There it is again: that feeling like my skin is the only thing keeping me from bursting, in a messy explosion, my guts splattering on the walls like some kind of Sydney Pollack painting…
(eew)
Where does this feeling come from? Usually it comes with a powerful desire to help humanity, to change something, to exist, to be important, to love, to be loved, to realize my potential. But the borders of reality–the real world–close around me, and I am powerless.
I quote John Mayer (1977 ~)
“I’m bigger than my body gives me credit for.”
(Did you know he was dating Jessica Simpson?
Is it okay if I lose all respect for John?)
Anyway. I’m reading this book “The Road Less Traveled” (by M. Scott Peck M.D.) and it’s like, amazing, man. It doesn’t have the answer to everything, of course, but it touches on some truths.

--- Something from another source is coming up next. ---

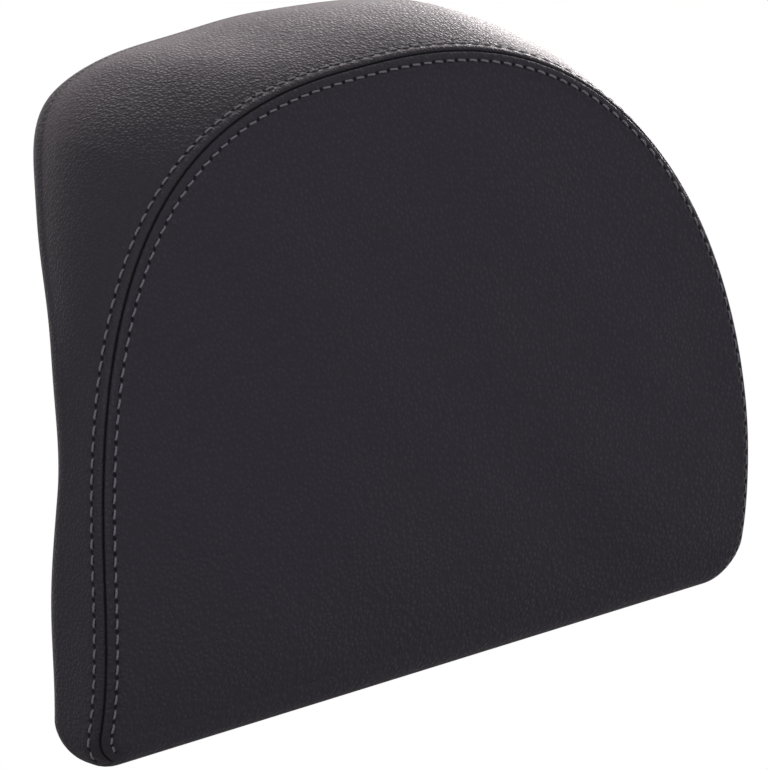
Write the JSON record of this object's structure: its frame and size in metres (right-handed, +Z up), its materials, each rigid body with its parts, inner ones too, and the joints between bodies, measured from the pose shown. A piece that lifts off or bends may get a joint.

(I plan on posting the major insights on here.)
Have you heard of Maslow’s heirarchy: self-actualization?
So I was reading that book yesterday, and feeling all tingly and enlightened, and then my friend Farida comes over and asks me about it, and I tell her,
“Well, it’s about life, I guess. And how to love people.”
“But you have lot of love,” she says in her thick Russian accent. “You are one of nicest people I know.”
“Oh.” I blush.
“I’m still working on it. I mean, like in high school, I was so afraid of taking chances, I didn’t really talk to people, and then I’d go home and not talk to my family, you know, I wasn’t really living.”
She laughs and points to herself. “That is like me. I am on computer all day. You see.”
I’ve always thought, for such a cool person, who wants to experience America and learn English, she’s in her room way too much.
We talk about how sometimes people avoid life and relationships because they are afraid of the pain.
“I am afraid be in relationship with boy,” she says. “I don’t want get hurt.”
I wanted to be a psychotherapist and ask more questions, but by this point I was pretty zonked out because I’d gone cross-country skiing earlier that day and my entire body was dead.